* [DO THIS] Could you give the data below again, exactly and completely?
** Start AVAILABLE DATA **
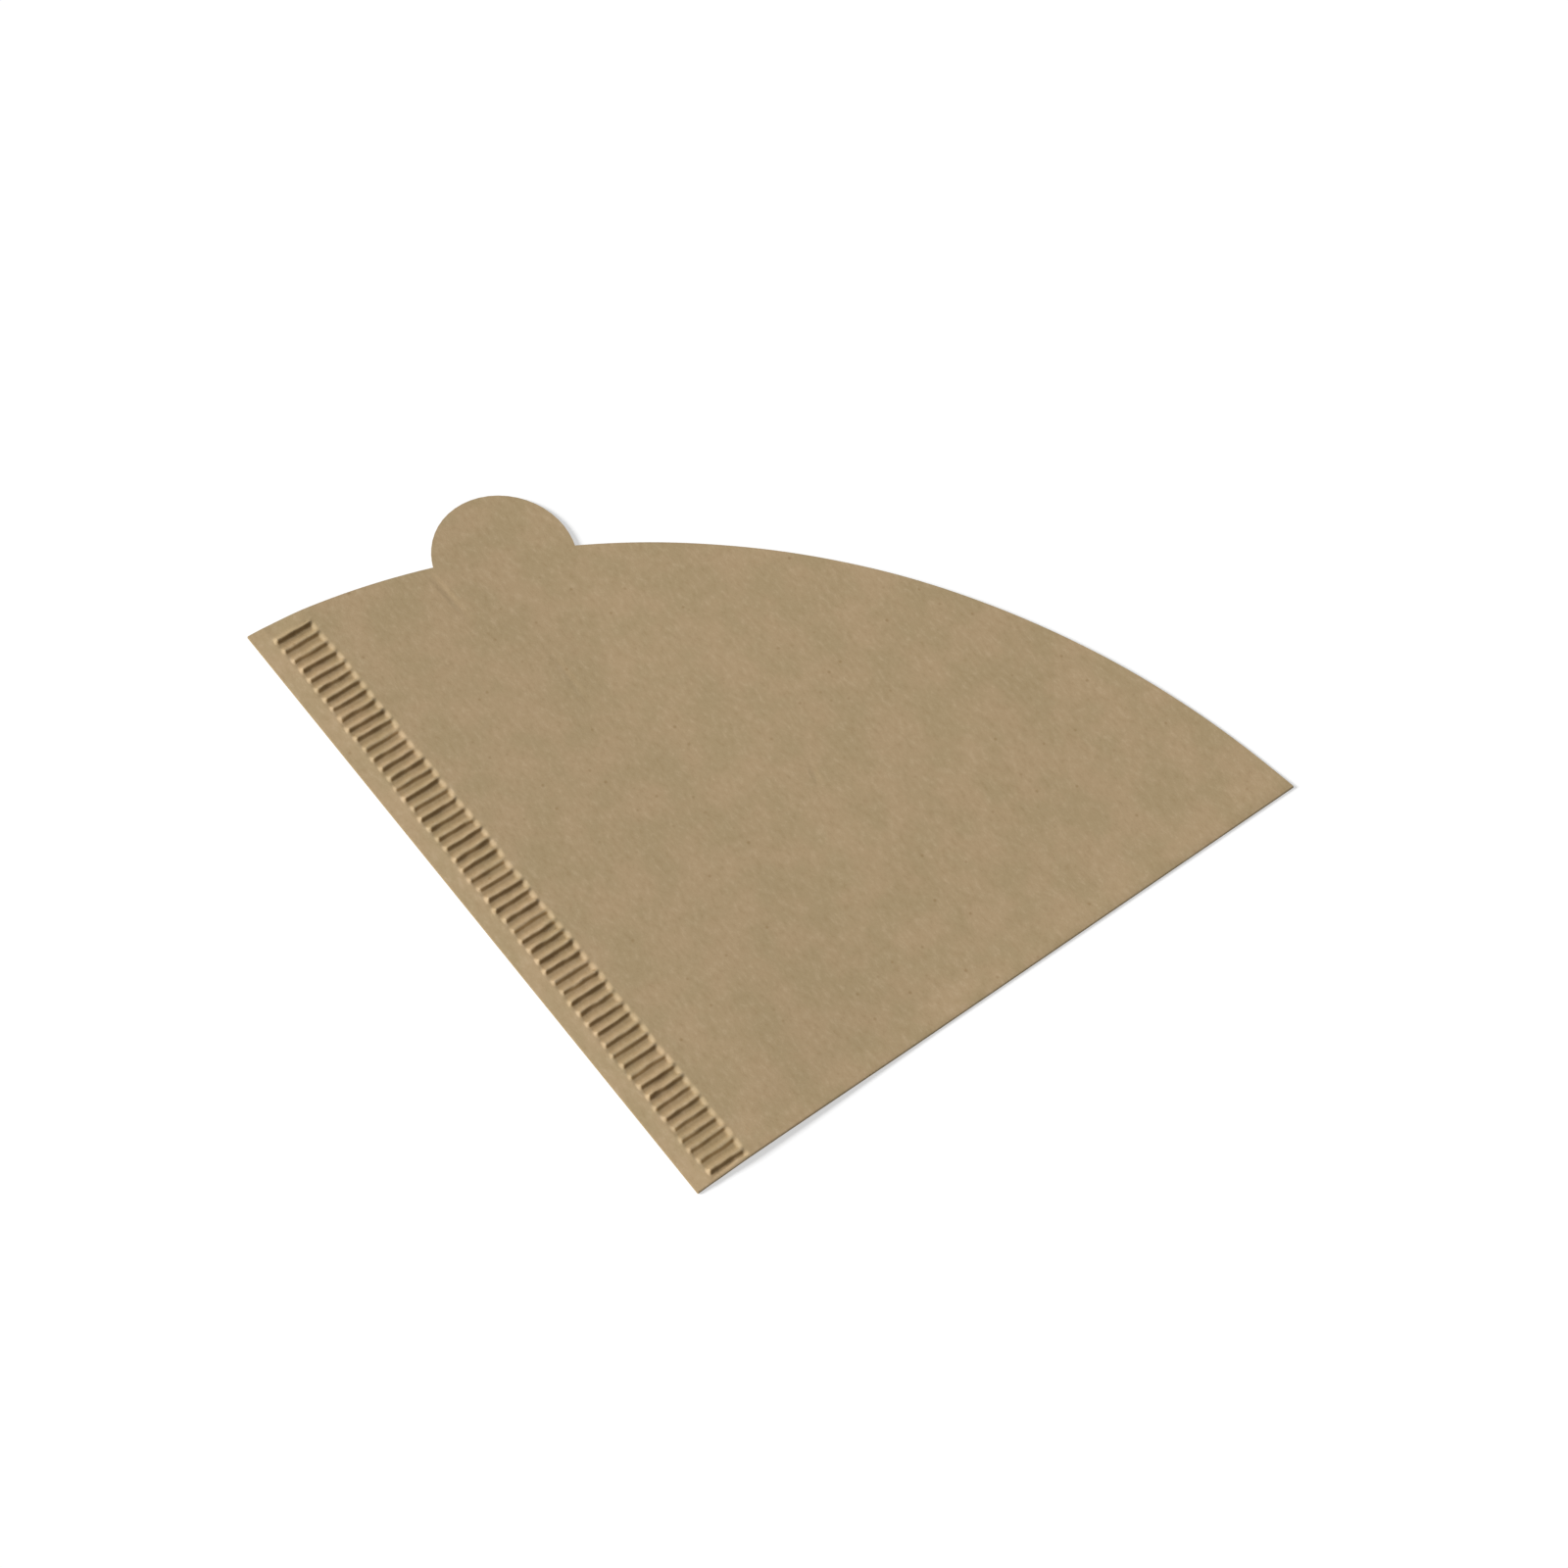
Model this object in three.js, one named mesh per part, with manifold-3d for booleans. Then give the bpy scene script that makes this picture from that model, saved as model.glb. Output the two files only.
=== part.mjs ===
// Cone paper coffee filter, folded flat as it comes from the pack.
//
// One sheet of unbleached filter paper is folded once, so that two plies lie on each other. The side across
// the fold is a crimped seam, where teeth pressed through both plies hold them together. The curved side
// is the open mouth, and the upper ply carries a round pull tab there. The sheet lies on its lower ply.
//
// Millimetres, +Z up. While it is built, the sheet has its own axes: U runs along the fold and V along
// the cut edge of the seam, both from the corner where the two meet, and Z is the height above the table.
// At the end it is turned so that +Y points from the cone's tip to the mouth and +X to the fold's far end.

import * as THREE from 'three';
import { mergeVertices } from 'three/addons/utils/BufferGeometryUtils.js';
import Module from 'manifold-3d';

const wasm = await Module();
wasm.setup();

// Driving dimensions: the outline
const foldEdge = 136;          // folded side, from the seam's cut edge to the mouth
const cutEdge = 123.1;         // seam side, from the fold to the mouth
const arcRadius = 145;         // radius of the mouth's arc
const tabRadius = 12.8;        // radius of the round pull tab
const tabFromSeam = 48.1;      // from the seam's end of the mouth to the tab's middle, along the arc
const tabInset = 0.8;          // how far the tab's centre lies inside the arc

// Driving dimensions: the paper and how it lies
const paperThickness = 0.25;
const foldGap = 0.1;           // space between the plies inside the fold
const mouthGape = 0.7;         // how much further apart the plies stand in the middle of the mouth

// Driving dimensions: the crimped seam
const crimpMargin = 2.9;       // plain paper between the cut edge and the teeth
const crimpLength = 8.1;       // length of a tooth, across the seam
const crimpPitch = 2.26;       // from one groove to the next
const crimpFromFold = 1.1;     // from the fold to the middle of the first groove
const crimpFromMouth = 3.2;    // least distance from the last ridge to the end of the cut edge
const toothEnd = 0.9;          // length of the slope at each end of a tooth
const ridgeHeight = 0.3;       // height of a ridge above the face of the sheet
const grooveDepth = 0.28;      // depth of a groove below it
const looseMargin = 2.3;       // depth of the slit between the plies outside the teeth
const seamSettle = 24;         // width of paper that slopes from the seam's raised level to the table

// Fineness of the mesh
const plyStations = 12;        // cells across a ply, from the fold to the mouth
const foldStations = 16;       // cells along the fold
const foldFacets = 4;          // facets of a quarter turn of the fold's round
const arcFacets = 44;          // facets of the mouth's arc
const tabFacets = 40;          // facets of the tab's full circle
const toothFacets = 4;         // rows of facets from one groove to the next

// Material
const paperColour = 0xa99273;
const paperRoughness = 0.92;

// Sizes that follow
const foldInner = foldGap / 2;
const foldOuter = foldInner + paperThickness;
const foldBevel = 0.5;                              // share of the sheet's height left at the seam's folded end
const sheetHeight = 2 * foldOuter;                  // two plies and the gap between them
const seamWidth = crimpMargin + crimpLength;        // the cone's side starts here
const arcCentre = centreOfArc();
const trimAllowance = tabRadius;                    // paper outside the outline, before it is cut
const webEnd = foldEdge + trimAllowance;
const plyEnd = cutEdge + trimAllowance;
const cutterReach = 2 * (sheetHeight + mouthGape + grooveDepth + ridgeHeight);

// The centre of a circle of arcRadius that passes through both ends of the mouth
function centreOfArc() {
  const foldEnd = new THREE.Vector2(foldEdge, 0);
  const seamEnd = new THREE.Vector2(0, cutEdge);
  const chord = seamEnd.clone().sub(foldEnd);
  const halfChord = chord.length() / 2;
  const setback = Math.sqrt(arcRadius ** 2 - halfChord ** 2);
  const inward = new THREE.Vector2(-chord.y, chord.x).normalize();
  return foldEnd.add(seamEnd).divideScalar(2).addScaledVector(inward, setback);
}

// Evenly spaced numbers from one value to another, both included
function stations(from, to, cells) {
  return Array.from({ length: cells + 1 }, (_, i) => THREE.MathUtils.lerp(from, to, i / cells));
}

// Heights

// The seam lies on the bottoms of its grooves, so the sheet beside it is raised by a groove's depth.
function seamLift(u) {
  return grooveDepth * (1 - THREE.MathUtils.smoothstep(u, seamWidth, seamWidth + seamSettle));
}

// The upper ply is part of a shallow cone with its tip at the inner end of the seam: straight along each line
// from the tip, pressed flat at the fold and at the seam, and highest half-way between them.
function plyGape(u, v) {
  const fromTip = Math.hypot(u - seamWidth, v);
  const angle = Math.atan2(v, u - seamWidth);
  const tipToMouth = Math.min(foldEdge - seamWidth, cutEdge);
  return mouthGape * (fromTip / tipToMouth) * Math.sin(2 * angle) ** 2;
}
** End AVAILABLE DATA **
* [EXERCISE OUTPUT]
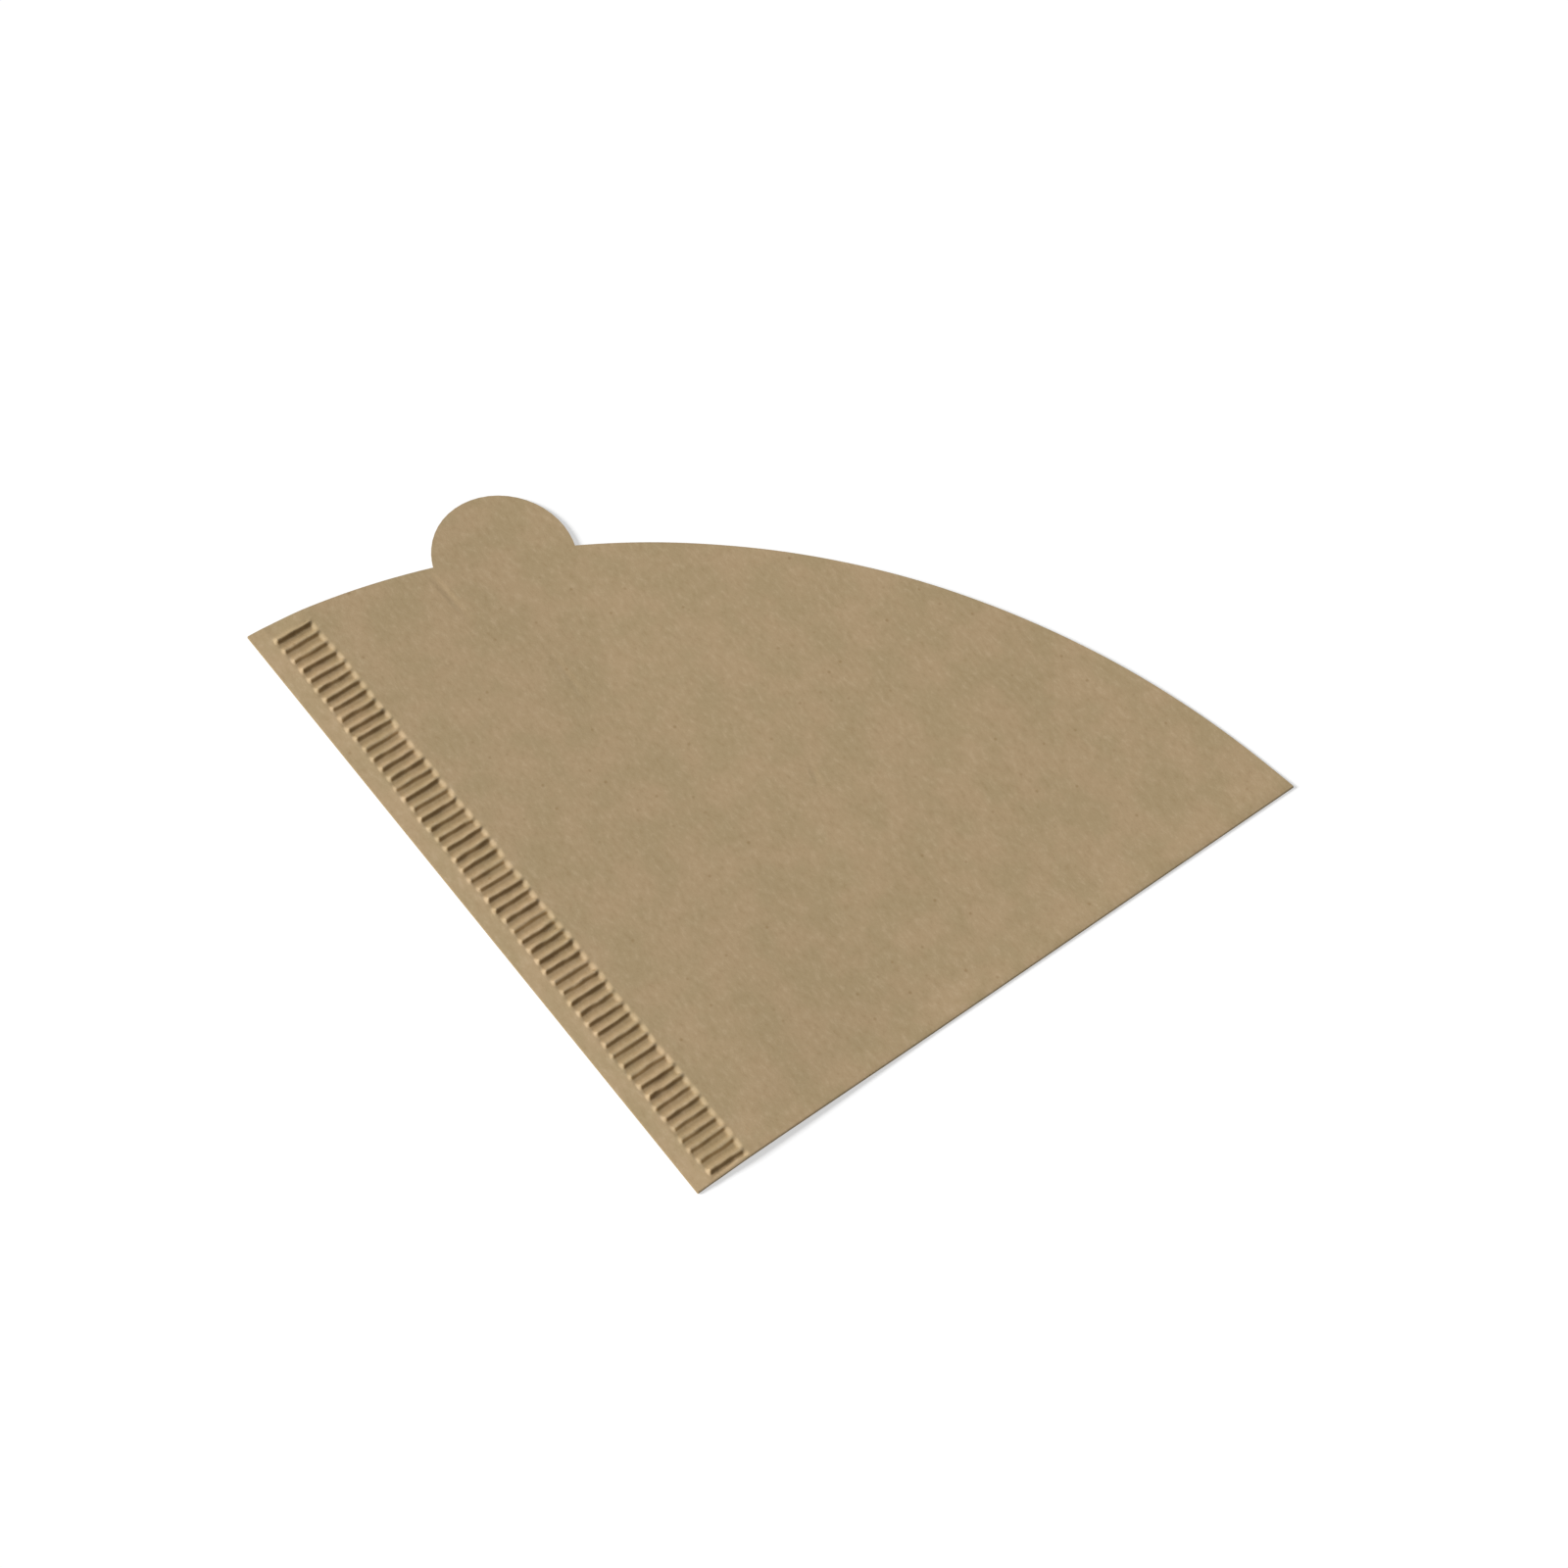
Model this object in three.js, one named mesh per part, with manifold-3d for booleans. Then give the bpy scene script that makes this picture from that model, saved as model.glb. Output the two files only.
=== part.mjs ===
// Cone paper coffee filter, folded flat as it comes from the pack.
//
// One sheet of unbleached filter paper is folded once, so that two plies lie on each other. The side across
// the fold is a crimped seam, where teeth pressed through both plies hold them together. The curved side
// is the open mouth, and the upper ply carries a round pull tab there. The sheet lies on its lower ply.
//
// Millimetres, +Z up. While it is built, the sheet has its own axes: U runs along the fold and V along
// the cut edge of the seam, both from the corner where the two meet, and Z is the height above the table.
// At the end it is turned so that +Y points from the cone's tip to the mouth and +X to the fold's far end.

import * as THREE from 'three';
import { mergeVertices } from 'three/addons/utils/BufferGeometryUtils.js';
import Module from 'manifold-3d';

const wasm = await Module();
wasm.setup();

// Driving dimensions: the outline
const foldEdge = 136;          // folded side, from the seam's cut edge to the mouth
const cutEdge = 123.1;         // seam side, from the fold to the mouth
const arcRadius = 145;         // radius of the mouth's arc
const tabRadius = 12.8;        // radius of the round pull tab
const tabFromSeam = 48.1;      // from the seam's end of the mouth to the tab's middle, along the arc
const tabInset = 0.8;          // how far the tab's centre lies inside the arc

// Driving dimensions: the paper and how it lies
const paperThickness = 0.25;
const foldGap = 0.1;           // space between the plies inside the fold
const mouthGape = 0.7;         // how much further apart the plies stand in the middle of the mouth

// Driving dimensions: the crimped seam
const crimpMargin = 2.9;       // plain paper between the cut edge and the teeth
const crimpLength = 8.1;       // length of a tooth, across the seam
const crimpPitch = 2.26;       // from one groove to the next
const crimpFromFold = 1.1;     // from the fold to the middle of the first groove
const crimpFromMouth = 3.2;    // least distance from the last ridge to the end of the cut edge
const toothEnd = 0.9;          // length of the slope at each end of a tooth
const ridgeHeight = 0.3;       // height of a ridge above the face of the sheet
const grooveDepth = 0.28;      // depth of a groove below it
const looseMargin = 2.3;       // depth of the slit between the plies outside the teeth
const seamSettle = 24;         // width of paper that slopes from the seam's raised level to the table

// Fineness of the mesh
const plyStations = 12;        // cells across a ply, from the fold to the mouth
const foldStations = 16;       // cells along the fold
const foldFacets = 4;          // facets of a quarter turn of the fold's round
const arcFacets = 44;          // facets of the mouth's arc
const tabFacets = 40;          // facets of the tab's full circle
const toothFacets = 4;         // rows of facets from one groove to the next

// Material
const paperColour = 0xa99273;
const paperRoughness = 0.92;

// Sizes that follow
const foldInner = foldGap / 2;
const foldOuter = foldInner + paperThickness;
const foldBevel = 0.5;                              // share of the sheet's height left at the seam's folded end
const sheetHeight = 2 * foldOuter;                  // two plies and the gap between them
const seamWidth = crimpMargin + crimpLength;        // the cone's side starts here
const arcCentre = centreOfArc();
const trimAllowance = tabRadius;                    // paper outside the outline, before it is cut
const webEnd = foldEdge + trimAllowance;
const plyEnd = cutEdge + trimAllowance;
const cutterReach = 2 * (sheetHeight + mouthGape + grooveDepth + ridgeHeight);

// The centre of a circle of arcRadius that passes through both ends of the mouth
function centreOfArc() {
  const foldEnd = new THREE.Vector2(foldEdge, 0);
  const seamEnd = new THREE.Vector2(0, cutEdge);
  const chord = seamEnd.clone().sub(foldEnd);
  const halfChord = chord.length() / 2;
  const setback = Math.sqrt(arcRadius ** 2 - halfChord ** 2);
  const inward = new THREE.Vector2(-chord.y, chord.x).normalize();
  return foldEnd.add(seamEnd).divideScalar(2).addScaledVector(inward, setback);
}

// Evenly spaced numbers from one value to another, both included
function stations(from, to, cells) {
  return Array.from({ length: cells + 1 }, (_, i) => THREE.MathUtils.lerp(from, to, i / cells));
}

// Heights

// The seam lies on the bottoms of its grooves, so the sheet beside it is raised by a groove's depth.
function seamLift(u) {
  return grooveDepth * (1 - THREE.MathUtils.smoothstep(u, seamWidth, seamWidth + seamSettle));
}

// The upper ply is part of a shallow cone with its tip at the inner end of the seam: straight along each line
// from the tip, pressed flat at the fold and at the seam, and highest half-way between them.
function plyGape(u, v) {
  const fromTip = Math.hypot(u - seamWidth, v);
  const angle = Math.atan2(v, u - seamWidth);
  const tipToMouth = Math.min(foldEdge - seamWidth, cutEdge);
  return mouthGape * (fromTip / tipToMouth) * Math.sin(2 * angle) ** 2;
}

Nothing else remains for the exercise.